There is some good advice in this listen. It's just that I prefer a different delivery format. The format is in the style of a younger up and coming professional that meets an older already successful professional who passes his knowledge on to the eager newcomer. The author states it is a fictional story at the beginning. It is also a little dry in the delivery.
This listen was fairly interesting but I wonder about the accuracy. The author made errors in assumptions of Buddhism. This leads me to believe the possibility exists that he may have made similar errors in other assumptions of other ancient and not so ancient teachers in this book, say, Lao-tzu, etc. Basically, teachers that I know not much about. Which then casts doubt on this book's credibility. This is too bad because this book is orderly. I wonder if the proper experiential research was done in order to be accurate. I believe though, that the writer's intent was to be as correct as possible. Regarding Buddhism, of which I've studied, it seems to me that he misunderstands at least some of Buddha's teachings. The author says Buddha is wrong or only partially correct because Buddhism teaches that happiness comes only from within and that one must stop clinging to material things. I believe the author missed the intent of Shakyamuni's teachings. That is, if you wish to transcend suffering or get beyond some sort of unease or discomfort in your life you must teach yourself not to cling to these uncomfortable positions. Does this take effort? You bet. Buddha taught that there are ways that this can be done. One is the three fires -let go of greed, hatred, and delusion. There are other ways Buddha teaches to do this as well. What Buddha intended was much like what modern brain science today teaches -that you can change your life by changing your thoughts. Likely the Buddha didn't realize that brain neuronal pathways can be altered but in effect that is what's happening when we consistently change our thoughts until we are no longer bothered by the 'monkey mind' (or maybe he did know this). Meditation is a great way to do this. The other error is stating the mythological or embellished story of the birth and life of Siddhartha Gautama and using that as a reference to make a point shows the author's lack of experiential knowledge.

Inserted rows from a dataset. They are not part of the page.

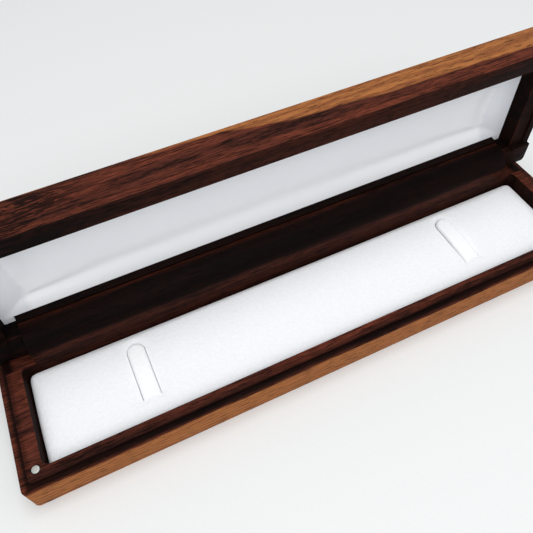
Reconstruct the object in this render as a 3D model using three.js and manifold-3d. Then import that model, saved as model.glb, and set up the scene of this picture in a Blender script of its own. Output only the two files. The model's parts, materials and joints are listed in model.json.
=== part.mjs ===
// A long presentation case for a pen: a solid walnut base with a padded insert, and a walnut
// lid on two hidden pins, shown standing open at a right angle.
//
// Frame: origin at the centre of the underside, +X to the right, +Y to the back, +Z up.
// Lengths are millimetres.

import * as THREE from 'three';
import { mergeVertices } from 'three/addons/utils/BufferGeometryUtils.js';
import Module from 'manifold-3d';

const wasm = await Module();
wasm.setup();

// Outline shared by the base and the lid
const LENGTH = 260;
const DEPTH = 64.5;
const CORNER_RADIUS = 2.5;

// Base
const RIM_HEIGHT = 15.6;
const WELL_FLOOR = 3.5;
const LEDGE_DROP = 2.6;
const FRONT_LEDGE = 2.7;
const END_LEDGE = 3.6;
const RIM_CORNER_RADIUS = 1.5;
const WELL_FRONT_WALL = 6.7;
const WELL_END_WALL = 9.4;
const WELL_CORNER_RADIUS = 3;

// Lid
const LID_HEIGHT = 17.7;
const LID_PANEL = 5.1;
const LIP_DROP = 1;
const LIP_CLEARANCE = 0.4;
const CLOSED_GAP = 0.3;
const POCKET_FRONT_WALL = 7.8;
const POCKET_END_WALL = 9.8;
const POCKET_CORNER_RADIUS = 3;
const OPEN_ANGLE = Math.PI / 2;

// Hinge: two pins on one axis, through the lid's ears into the ends of the base's rail
const AXIS_FROM_BACK = 5.6;
const AXIS_ABOVE_RIM = 3.2;
const RAIL_RADIUS = 9.4;
const COVE_CLEARANCE = 0.3;
const COVE_WALL = 0.8;
const COVE_WALL_ABOVE_AXIS = 1.5;
const EAR_WIDTH = 14.8;
const EAR_DEPTH = 14.1;
const EAR_SIDE_GAP = 0.4;
const EAR_SWING_GAP = 1.7;
const STOP_GAP = 0.3;
const POCKET_TAB = 1.1;
const PIN_DIAMETER = 3;
const PIN_SINK = 0.5;
const PIN_IN_RAIL = 12;

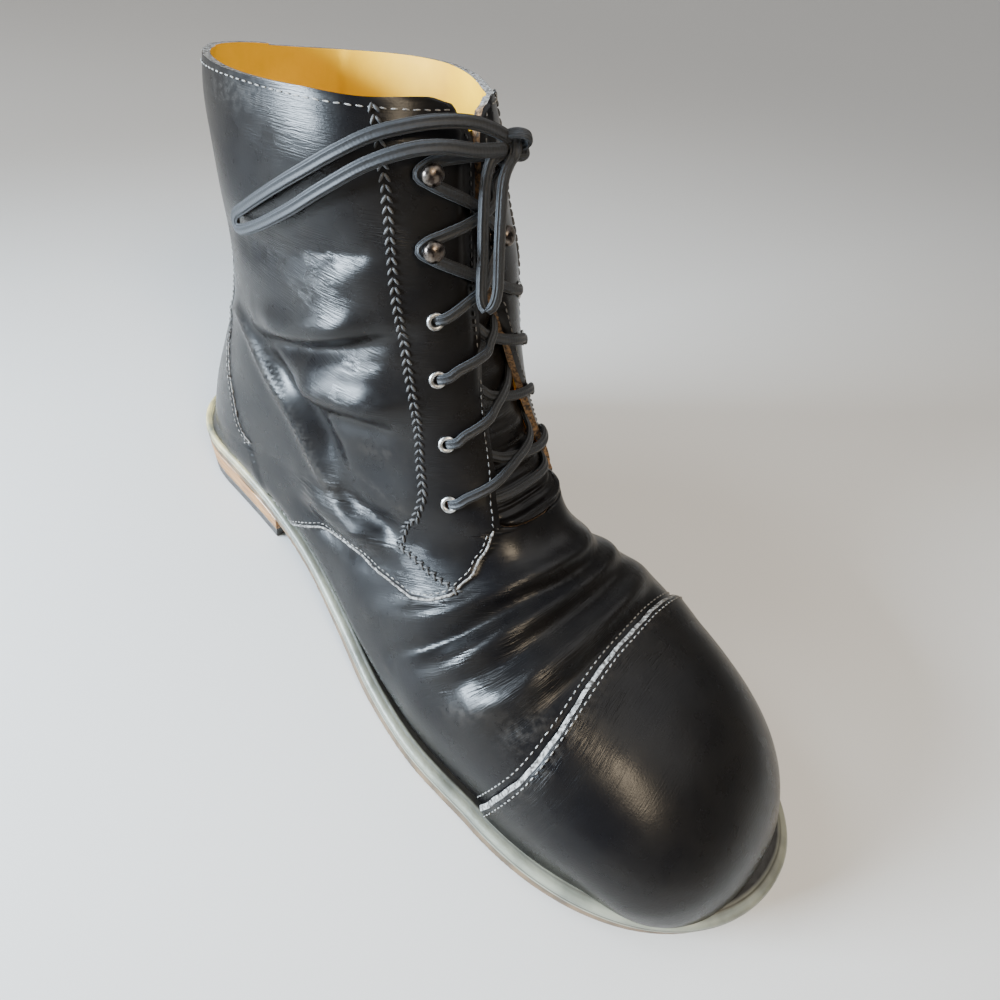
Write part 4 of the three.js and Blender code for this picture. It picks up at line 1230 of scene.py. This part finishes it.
# %% Welt: outset, height over the feather line, tone (0 dark, 1 pale); the dark tone in the grooves is painted shade and the pale tone on the lower edge a painted highlight
WELT_PROFILE = np.array([
    (-13, -0.4, 0), (-4.9, -0.1, 0), (-4.1, 0.25, 0.1), (-3.3, 0.35, 0.55),
    (-2.9, 0.1, 0.2), (-2.6, -0.15, 0.5), (-2.1, -0.05, 0.95), (-1.2, -0.1, 1),
    (-0.5, -0.45, 1), (-0.1, -1.0, 0.9), (0, -1.7, 0.75), (-0.05, -2.2, 0.35),
    (-0.45, -2.45, 0), (-0.05, -2.75, 0.5), (0, -3.3, 1), (-0.1, -3.9, 0.9),
    (-0.6, -4.3, 0.2), (-13, -4.4, 0), (-13, -2.4, 0), (-13, -0.4, 0),
])
welt_line, welt_out = outline(2.0)
wave = 0.10 * np.sin(np.arange(len(welt_line)) * 2 * np.pi * 9 / (len(welt_line) - 1))
outset, rise = WELT_PROFILE[:, 0], WELT_PROFILE[:, 1]
welt_xy = welt_line[:, None] + welt_out[:, None] * outset[None, :, None]
welt_z = feather_z(welt_line[:, 0])[:, None] + rise + wave[:, None] * (outset > -6) * (rise > -2)
welt = lay_grid(len(WELT_PROFILE), len(welt_line), np.concatenate([welt_xy, welt_z[..., None]], -1))
add_attribute(welt, "tone", np.tile(WELT_PROFILE[:, 2], len(welt_line)))
merge(welt)
face_outward(welt)

welt_finish_with_painted_light, tree, shader = material_of("welt")
# Painted light: the welt's band is painted pale yellow at the heel, where warm light falls on it, and fades
# toward the toe to its own grey-green.
painted_heel_light_fade = span(tree, object_axis(tree, 0), -0.14, -0.06)
welt_band_colour_and_painted_light = mix_colour(tree, painted_heel_light_fade, (0.62, 0.50, 0.22), (0.21, 0.215, 0.165))
welt_band_colour_and_painted_light = mix_colour(tree, span(tree, object_noise(tree, 75, 5), 0.4, 0.66), welt_band_colour_and_painted_light, (0.105, 0.11, 0.088))
# Painted shade and highlight: the tone darkens the welt's grooves and lightens its lower edge.
tone = attribute(tree, "tone")
colour = mix_colour(tree, span(tree, tone, 0.1, 0.85), (0.022, 0.020, 0.017), welt_band_colour_and_painted_light)
dress(tree, shader, colour, 0.42, bump(tree, object_noise(tree, 500, 4), 0.00025, 0.7))
finish(welt, "welt_band", [welt_finish_with_painted_light], ["welt"])

# %% [markdown]
# ## Cut edges and seams
# The quarter lies over the vamp with a thin pale cut edge; the backstay has a narrower
# one. Stitches are short capsules of thread, one small shape repeated along each seam.
# The eyestay seam is different: a heavy dark chain of cord.


# %% Strips and stitches
STRIP = oval(1.1, 1.5, 8, 0.9)


def route_of(s, distance, lift=0.0):
    """A route's table, from its sections, distances and lifts."""
    return np.stack(np.broadcast_arrays(s, distance, lift), 1)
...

It's always interesting to listen to niche people converse or be interviewed. Malcolm Gladwell has written some interesting books. That's why I downloaded this free conversation. I found both these guys deeply enmeshed in what they do by the nature of their conversation. There are a few tips if you are an inspiring writer too.
This is a good listen simply for the fact that the author has narrated himself. You the listener gets a good feel for the nerd that he was and, basically the nerd he becomes. That is, a nerd that learns how to get inside a woman's head and turn her into sexually desiring a nerd. I say nerd because Neil Strauss tells of the silly outfits, wigs (he's bald), and more that he did to accomplish his goal. If you can imagine a bald, short, skinny, pasty white guy in a dread locks wig that has learned to walk the walk with women and score you'd call him a nerd too. This guy learns to overcome his fear of women and that's the difference. It's comforting to know that a man can do such. Overall, a really good listen.
I was surprised to discover the advice in this audio to be as practical as it is. Leil Lowndes makes a valid point in that there are women out there that are interested in you and you must recognize the signals they show in order to connect with them. The returned confident smile as a response to eye contact or a smile is the biggest thing to get you in the door. The bad part of this audio is the dated, almost corny, phrases used by Leil. Her straight forward, researched backed advice offsets this concern. A very good purchase overall.
This was the best introduction to Buddhism I've yet read or listened to. Lama Surya Das does a great job explaining in modern day terms and with straight talk the four noble truths and the noble eight-fold path to enlightenment. I've read several books regarding Buddhism now and by far, to me, this work has been the best. He has a unique and inspiring way of teaching. When it comes to the meditation practices his voice is very soothing. So much so that I'm looking for a guided meditation CD by this teacher. I look forward to reading more of this author's work.
Wayne Dyer's Excuses Begone offers a way to improve your life as well as those of the people you know and meet. So often authors write many words without an actual method to follow. Dyer offers a method to make change for the good happen in your life. He lays it out clearly. An example, "if you have the choice, be kind, rather than right". Overall this work is a very enjoyable mix of spiritualism and rational realism that can be applied immediately. It is well worth several listens.